Data items
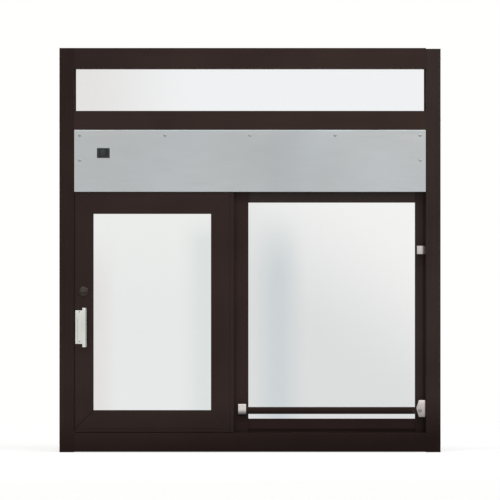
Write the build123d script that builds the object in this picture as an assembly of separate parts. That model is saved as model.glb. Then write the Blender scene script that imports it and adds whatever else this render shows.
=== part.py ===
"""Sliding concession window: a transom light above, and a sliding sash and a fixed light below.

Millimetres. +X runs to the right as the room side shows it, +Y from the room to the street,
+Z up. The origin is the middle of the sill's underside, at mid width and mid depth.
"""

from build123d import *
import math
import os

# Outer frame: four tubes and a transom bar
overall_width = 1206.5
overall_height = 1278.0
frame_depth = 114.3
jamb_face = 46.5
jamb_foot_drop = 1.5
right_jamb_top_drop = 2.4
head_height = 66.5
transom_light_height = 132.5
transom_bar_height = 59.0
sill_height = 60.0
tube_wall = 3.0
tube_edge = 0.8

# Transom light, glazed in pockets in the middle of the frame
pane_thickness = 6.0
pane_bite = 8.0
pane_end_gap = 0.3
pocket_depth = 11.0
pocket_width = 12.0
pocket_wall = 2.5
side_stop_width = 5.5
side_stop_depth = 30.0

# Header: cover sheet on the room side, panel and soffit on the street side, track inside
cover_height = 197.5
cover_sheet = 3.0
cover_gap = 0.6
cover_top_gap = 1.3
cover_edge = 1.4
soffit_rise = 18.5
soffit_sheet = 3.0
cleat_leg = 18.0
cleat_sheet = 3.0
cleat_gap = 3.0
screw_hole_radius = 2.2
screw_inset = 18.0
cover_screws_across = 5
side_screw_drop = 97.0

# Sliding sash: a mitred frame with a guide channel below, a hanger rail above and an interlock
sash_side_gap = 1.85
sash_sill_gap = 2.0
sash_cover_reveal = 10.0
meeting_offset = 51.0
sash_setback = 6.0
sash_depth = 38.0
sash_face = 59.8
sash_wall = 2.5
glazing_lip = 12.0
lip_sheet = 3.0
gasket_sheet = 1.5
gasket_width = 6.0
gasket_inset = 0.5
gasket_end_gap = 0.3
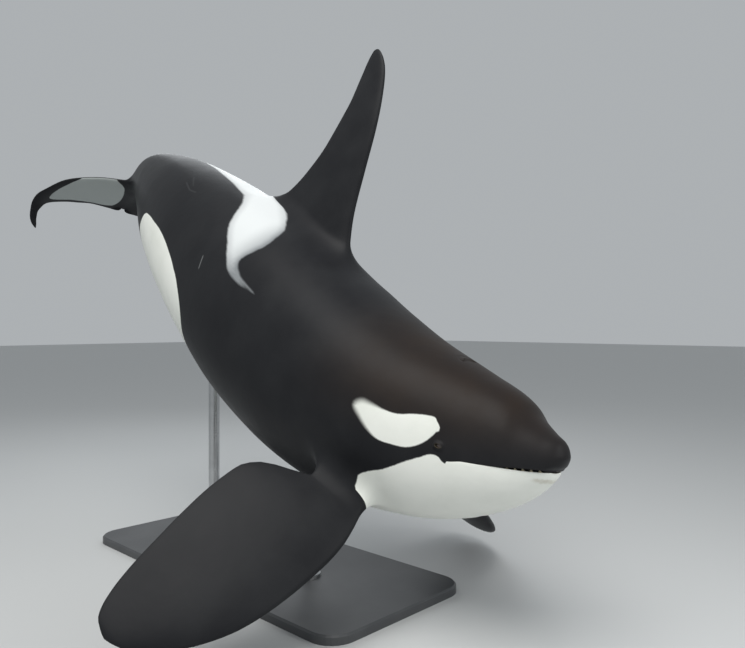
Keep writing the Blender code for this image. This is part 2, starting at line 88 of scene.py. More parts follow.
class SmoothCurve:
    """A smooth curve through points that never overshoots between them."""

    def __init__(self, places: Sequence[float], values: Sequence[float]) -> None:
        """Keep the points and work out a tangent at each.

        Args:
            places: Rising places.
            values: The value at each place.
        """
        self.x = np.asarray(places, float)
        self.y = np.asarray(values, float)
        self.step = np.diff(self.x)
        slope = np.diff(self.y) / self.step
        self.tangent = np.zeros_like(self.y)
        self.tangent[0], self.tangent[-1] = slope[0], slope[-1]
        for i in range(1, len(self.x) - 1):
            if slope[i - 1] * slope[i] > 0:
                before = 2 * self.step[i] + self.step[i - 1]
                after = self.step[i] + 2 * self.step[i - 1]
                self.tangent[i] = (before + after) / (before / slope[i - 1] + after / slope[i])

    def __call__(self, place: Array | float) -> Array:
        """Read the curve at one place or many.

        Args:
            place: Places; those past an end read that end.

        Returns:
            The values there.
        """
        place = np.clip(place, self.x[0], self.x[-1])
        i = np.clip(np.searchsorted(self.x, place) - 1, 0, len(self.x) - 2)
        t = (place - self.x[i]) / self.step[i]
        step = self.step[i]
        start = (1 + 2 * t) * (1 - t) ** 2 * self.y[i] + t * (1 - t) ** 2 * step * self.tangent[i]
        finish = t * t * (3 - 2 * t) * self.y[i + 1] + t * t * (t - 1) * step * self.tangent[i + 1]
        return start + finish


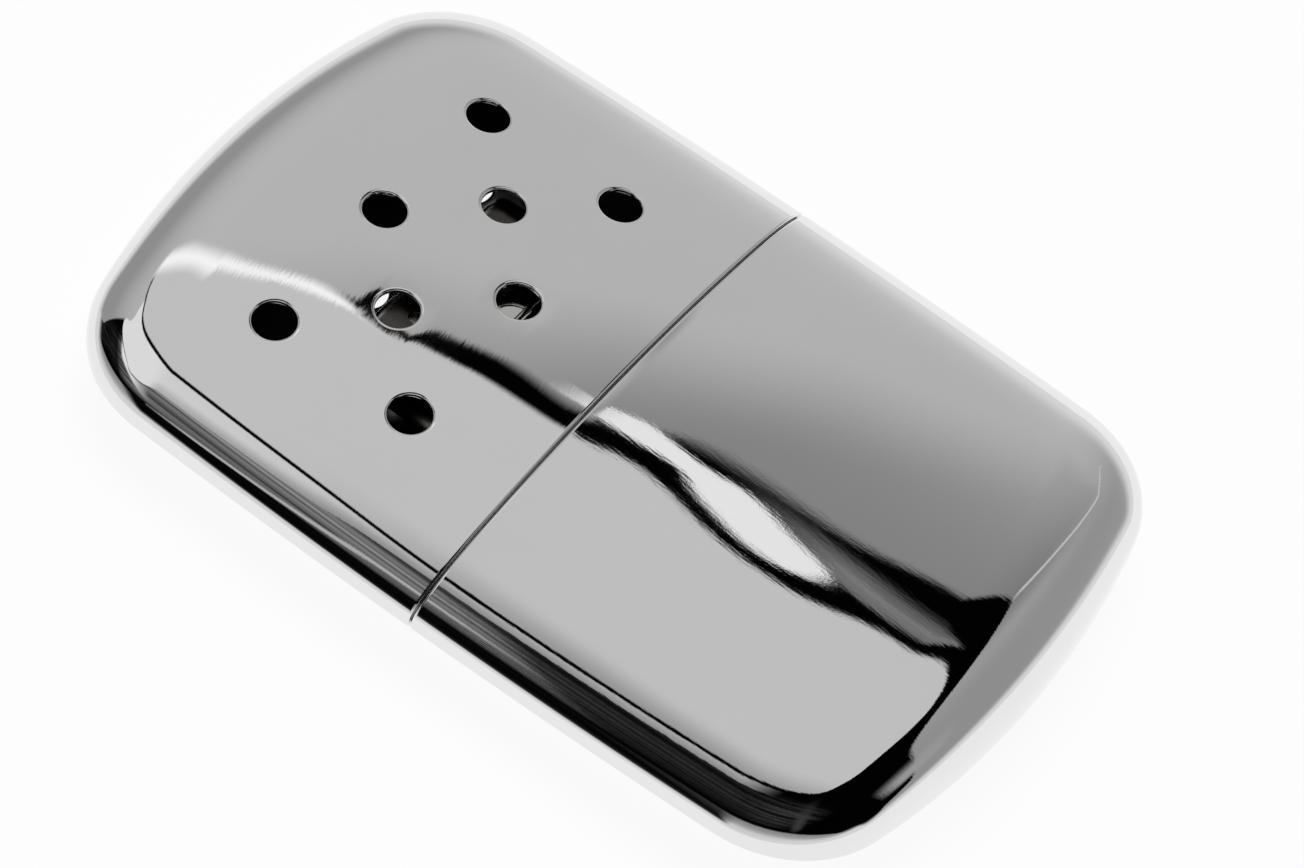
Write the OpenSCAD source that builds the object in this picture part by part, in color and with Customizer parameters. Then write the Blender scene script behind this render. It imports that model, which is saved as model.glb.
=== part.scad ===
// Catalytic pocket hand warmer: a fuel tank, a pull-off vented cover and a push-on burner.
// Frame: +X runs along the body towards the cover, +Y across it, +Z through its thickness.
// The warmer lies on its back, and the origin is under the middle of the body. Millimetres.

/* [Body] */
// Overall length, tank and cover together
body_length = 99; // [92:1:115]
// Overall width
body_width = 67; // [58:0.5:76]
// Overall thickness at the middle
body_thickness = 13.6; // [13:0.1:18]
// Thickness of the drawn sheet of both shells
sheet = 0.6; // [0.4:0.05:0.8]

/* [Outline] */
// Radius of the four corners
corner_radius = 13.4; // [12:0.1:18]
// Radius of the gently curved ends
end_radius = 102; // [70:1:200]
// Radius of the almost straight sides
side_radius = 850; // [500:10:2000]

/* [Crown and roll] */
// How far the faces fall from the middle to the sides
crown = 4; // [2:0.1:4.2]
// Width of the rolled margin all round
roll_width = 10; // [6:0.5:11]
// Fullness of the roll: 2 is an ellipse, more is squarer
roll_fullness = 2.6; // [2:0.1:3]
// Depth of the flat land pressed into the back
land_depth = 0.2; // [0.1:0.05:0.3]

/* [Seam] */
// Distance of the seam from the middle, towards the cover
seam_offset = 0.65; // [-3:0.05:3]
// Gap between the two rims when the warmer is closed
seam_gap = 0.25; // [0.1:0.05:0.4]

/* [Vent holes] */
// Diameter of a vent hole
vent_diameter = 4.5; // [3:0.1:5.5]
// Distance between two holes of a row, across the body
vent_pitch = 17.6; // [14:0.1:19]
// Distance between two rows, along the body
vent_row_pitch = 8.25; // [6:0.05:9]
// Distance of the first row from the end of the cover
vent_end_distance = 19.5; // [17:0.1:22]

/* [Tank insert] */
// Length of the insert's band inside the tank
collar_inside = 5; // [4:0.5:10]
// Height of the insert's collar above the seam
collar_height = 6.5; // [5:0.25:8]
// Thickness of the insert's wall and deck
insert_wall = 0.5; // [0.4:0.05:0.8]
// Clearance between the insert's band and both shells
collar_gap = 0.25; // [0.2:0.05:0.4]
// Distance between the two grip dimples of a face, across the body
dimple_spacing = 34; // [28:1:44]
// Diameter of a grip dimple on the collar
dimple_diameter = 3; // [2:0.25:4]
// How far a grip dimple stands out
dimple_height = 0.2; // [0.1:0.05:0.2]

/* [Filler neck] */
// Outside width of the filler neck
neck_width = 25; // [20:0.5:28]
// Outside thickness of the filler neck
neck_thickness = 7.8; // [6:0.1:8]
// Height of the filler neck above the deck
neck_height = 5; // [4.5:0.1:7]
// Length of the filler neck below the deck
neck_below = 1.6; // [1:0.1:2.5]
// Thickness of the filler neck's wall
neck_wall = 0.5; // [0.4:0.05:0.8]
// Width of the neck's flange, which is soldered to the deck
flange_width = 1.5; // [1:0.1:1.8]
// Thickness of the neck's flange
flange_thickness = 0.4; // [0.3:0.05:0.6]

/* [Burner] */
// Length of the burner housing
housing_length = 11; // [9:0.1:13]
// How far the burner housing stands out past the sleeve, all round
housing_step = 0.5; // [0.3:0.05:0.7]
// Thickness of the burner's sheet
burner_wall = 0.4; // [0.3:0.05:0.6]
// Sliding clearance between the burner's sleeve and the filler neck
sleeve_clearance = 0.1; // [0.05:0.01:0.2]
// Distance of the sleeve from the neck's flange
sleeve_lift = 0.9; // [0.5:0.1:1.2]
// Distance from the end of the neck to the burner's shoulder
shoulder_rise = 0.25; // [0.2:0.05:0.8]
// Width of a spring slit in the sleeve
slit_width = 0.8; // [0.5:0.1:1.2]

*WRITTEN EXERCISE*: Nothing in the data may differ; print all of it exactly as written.

*OUTPUT FOR THIS EXERCISE*:
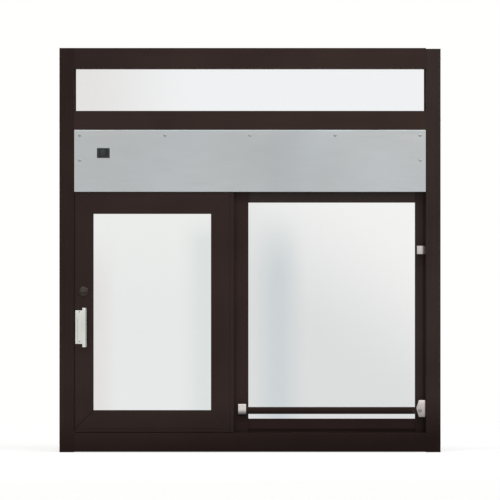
Write the build123d script that builds the object in this picture as an assembly of separate parts. That model is saved as model.glb. Then write the Blender scene script that imports it and adds whatever else this render shows.
=== part.py ===
"""Sliding concession window: a transom light above, and a sliding sash and a fixed light below.

Millimetres. +X runs to the right as the room side shows it, +Y from the room to the street,
+Z up. The origin is the middle of the sill's underside, at mid width and mid depth.
"""

from build123d import *
import math
import os

# Outer frame: four tubes and a transom bar
overall_width = 1206.5
overall_height = 1278.0
frame_depth = 114.3
jamb_face = 46.5
jamb_foot_drop = 1.5
right_jamb_top_drop = 2.4
head_height = 66.5
transom_light_height = 132.5
transom_bar_height = 59.0
sill_height = 60.0
tube_wall = 3.0
tube_edge = 0.8

# Transom light, glazed in pockets in the middle of the frame
pane_thickness = 6.0
pane_bite = 8.0
pane_end_gap = 0.3
pocket_depth = 11.0
pocket_width = 12.0
pocket_wall = 2.5
side_stop_width = 5.5
side_stop_depth = 30.0

# Header: cover sheet on the room side, panel and soffit on the street side, track inside
cover_height = 197.5
cover_sheet = 3.0
cover_gap = 0.6
cover_top_gap = 1.3
cover_edge = 1.4
soffit_rise = 18.5
soffit_sheet = 3.0
cleat_leg = 18.0
cleat_sheet = 3.0
cleat_gap = 3.0
screw_hole_radius = 2.2
screw_inset = 18.0
cover_screws_across = 5
side_screw_drop = 97.0

# Sliding sash: a mitred frame with a guide channel below, a hanger rail above and an interlock
sash_side_gap = 1.85
sash_sill_gap = 2.0
sash_cover_reveal = 10.0
meeting_offset = 51.0
sash_setback = 6.0
sash_depth = 38.0
sash_face = 59.8
sash_wall = 2.5
glazing_lip = 12.0
lip_sheet = 3.0
gasket_sheet = 1.5
gasket_width = 6.0
gasket_inset = 0.5
gasket_end_gap = 0.3
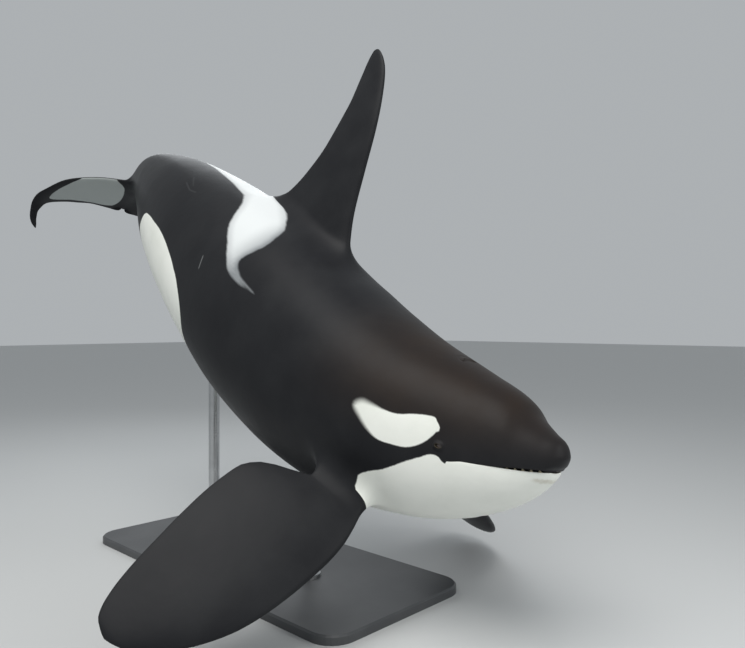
Keep writing the Blender code for this image. This is part 2, starting at line 88 of scene.py. More parts follow.
class SmoothCurve:
    """A smooth curve through points that never overshoots between them."""

    def __init__(self, places: Sequence[float], values: Sequence[float]) -> None:
        """Keep the points and work out a tangent at each.

        Args:
            places: Rising places.
            values: The value at each place.
        """
        self.x = np.asarray(places, float)
        self.y = np.asarray(values, float)
        self.step = np.diff(self.x)
        slope = np.diff(self.y) / self.step
        self.tangent = np.zeros_like(self.y)
        self.tangent[0], self.tangent[-1] = slope[0], slope[-1]
        for i in range(1, len(self.x) - 1):
            if slope[i - 1] * slope[i] > 0:
                before = 2 * self.step[i] + self.step[i - 1]
                after = self.step[i] + 2 * self.step[i - 1]
                self.tangent[i] = (before + after) / (before / slope[i - 1] + after / slope[i])

    def __call__(self, place: Array | float) -> Array:
        """Read the curve at one place or many.

        Args:
            place: Places; those past an end read that end.

        Returns:
            The values there.
        """
        place = np.clip(place, self.x[0], self.x[-1])
        i = np.clip(np.searchsorted(self.x, place) - 1, 0, len(self.x) - 2)
        t = (place - self.x[i]) / self.step[i]
        step = self.step[i]
        start = (1 + 2 * t) * (1 - t) ** 2 * self.y[i] + t * (1 - t) ** 2 * step * self.tangent[i]
        finish = t * t * (3 - 2 * t) * self.y[i + 1] + t * t * (t - 1) * step * self.tangent[i + 1]
        return start + finish


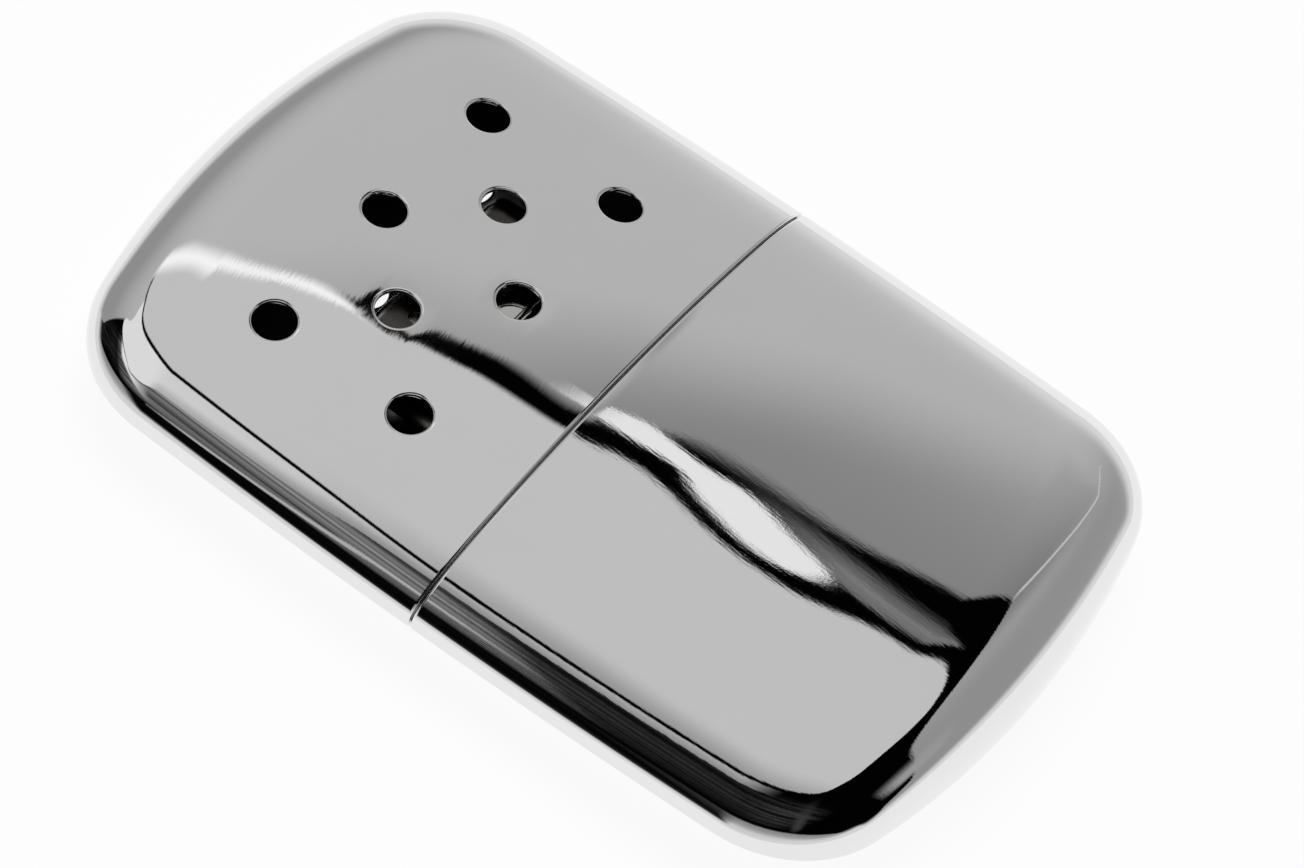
Write the OpenSCAD source that builds the object in this picture part by part, in color and with Customizer parameters. Then write the Blender scene script behind this render. It imports that model, which is saved as model.glb.
=== part.scad ===
// Catalytic pocket hand warmer: a fuel tank, a pull-off vented cover and a push-on burner.
// Frame: +X runs along the body towards the cover, +Y across it, +Z through its thickness.
// The warmer lies on its back, and the origin is under the middle of the body. Millimetres.

/* [Body] */
// Overall length, tank and cover together
body_length = 99; // [92:1:115]
// Overall width
body_width = 67; // [58:0.5:76]
// Overall thickness at the middle
body_thickness = 13.6; // [13:0.1:18]
// Thickness of the drawn sheet of both shells
sheet = 0.6; // [0.4:0.05:0.8]

/* [Outline] */
// Radius of the four corners
corner_radius = 13.4; // [12:0.1:18]
// Radius of the gently curved ends
end_radius = 102; // [70:1:200]
// Radius of the almost straight sides
side_radius = 850; // [500:10:2000]

/* [Crown and roll] */
// How far the faces fall from the middle to the sides
crown = 4; // [2:0.1:4.2]
// Width of the rolled margin all round
roll_width = 10; // [6:0.5:11]
// Fullness of the roll: 2 is an ellipse, more is squarer
roll_fullness = 2.6; // [2:0.1:3]
// Depth of the flat land pressed into the back
land_depth = 0.2; // [0.1:0.05:0.3]

/* [Seam] */
// Distance of the seam from the middle, towards the cover
seam_offset = 0.65; // [-3:0.05:3]
// Gap between the two rims when the warmer is closed
seam_gap = 0.25; // [0.1:0.05:0.4]

/* [Vent holes] */
// Diameter of a vent hole
vent_diameter = 4.5; // [3:0.1:5.5]
// Distance between two holes of a row, across the body
vent_pitch = 17.6; // [14:0.1:19]
// Distance between two rows, along the body
vent_row_pitch = 8.25; // [6:0.05:9]
// Distance of the first row from the end of the cover
vent_end_distance = 19.5; // [17:0.1:22]

/* [Tank insert] */
// Length of the insert's band inside the tank
collar_inside = 5; // [4:0.5:10]
// Height of the insert's collar above the seam
collar_height = 6.5; // [5:0.25:8]
// Thickness of the insert's wall and deck
insert_wall = 0.5; // [0.4:0.05:0.8]
// Clearance between the insert's band and both shells
collar_gap = 0.25; // [0.2:0.05:0.4]
// Distance between the two grip dimples of a face, across the body
dimple_spacing = 34; // [28:1:44]
// Diameter of a grip dimple on the collar
dimple_diameter = 3; // [2:0.25:4]
// How far a grip dimple stands out
dimple_height = 0.2; // [0.1:0.05:0.2]

/* [Filler neck] */
// Outside width of the filler neck
neck_width = 25; // [20:0.5:28]
// Outside thickness of the filler neck
neck_thickness = 7.8; // [6:0.1:8]
// Height of the filler neck above the deck
neck_height = 5; // [4.5:0.1:7]
// Length of the filler neck below the deck
neck_below = 1.6; // [1:0.1:2.5]
// Thickness of the filler neck's wall
neck_wall = 0.5; // [0.4:0.05:0.8]
// Width of the neck's flange, which is soldered to the deck
flange_width = 1.5; // [1:0.1:1.8]
// Thickness of the neck's flange
flange_thickness = 0.4; // [0.3:0.05:0.6]

/* [Burner] */
// Length of the burner housing
housing_length = 11; // [9:0.1:13]
// How far the burner housing stands out past the sleeve, all round
housing_step = 0.5; // [0.3:0.05:0.7]
// Thickness of the burner's sheet
burner_wall = 0.4; // [0.3:0.05:0.6]
// Sliding clearance between the burner's sleeve and the filler neck
sleeve_clearance = 0.1; // [0.05:0.01:0.2]
// Distance of the sleeve from the neck's flange
sleeve_lift = 0.9; // [0.5:0.1:1.2]
// Distance from the end of the neck to the burner's shoulder
shoulder_rise = 0.25; // [0.2:0.05:0.8]
// Width of a spring slit in the sleeve
slit_width = 0.8; // [0.5:0.1:1.2]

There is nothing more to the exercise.